Funny how all of these social media platforms that were so happy to describe themselves as "the public town square of the internet" or whatever are now claiming that they own everything that everyone ever posted. So, which is it? Because it obviously cannot be both.
Depends on the day it is more convenient in.

both

Town-square when they lure you in, they own everything when they sell you ass off.

I welcome this change actually. Now users can clearly see what others have been saying forever: If you don’t pay for the product, you ARE the product.
And sometimes when you pay you’re still the product. Smart TVs, occulus, etc

If you don’t pay for the product, you ARE the product.

Well, that’s not always true. I don’t pay for Wikipedia, am I the product?

Explain how I’m the product relative to Linux.
Have you told anyone to switch to Linux?
With Linux you pay for support if you ever need it.
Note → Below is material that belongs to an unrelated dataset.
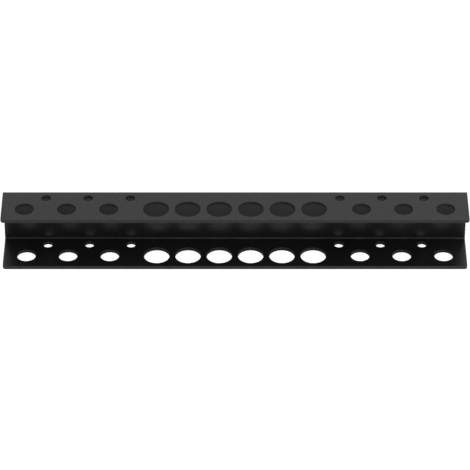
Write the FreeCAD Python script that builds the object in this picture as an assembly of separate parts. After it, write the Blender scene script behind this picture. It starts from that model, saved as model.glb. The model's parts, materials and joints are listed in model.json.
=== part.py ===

Most end users will never need support, but businesses running Linux servers pay Red Hat a shit load to support them in case shit ever hits the fan. Like giving away a free car, but only certain people know how to do maintenance on it, and they all work for the manufacturer.
I’m not a business, so it doesn’t apply to me.

Matt’s selling it.

The teams at Wordpress and Tumblr have made it known that they absolutely don’t want this shit.

Good maybe now everyone will stop using bloody shopify.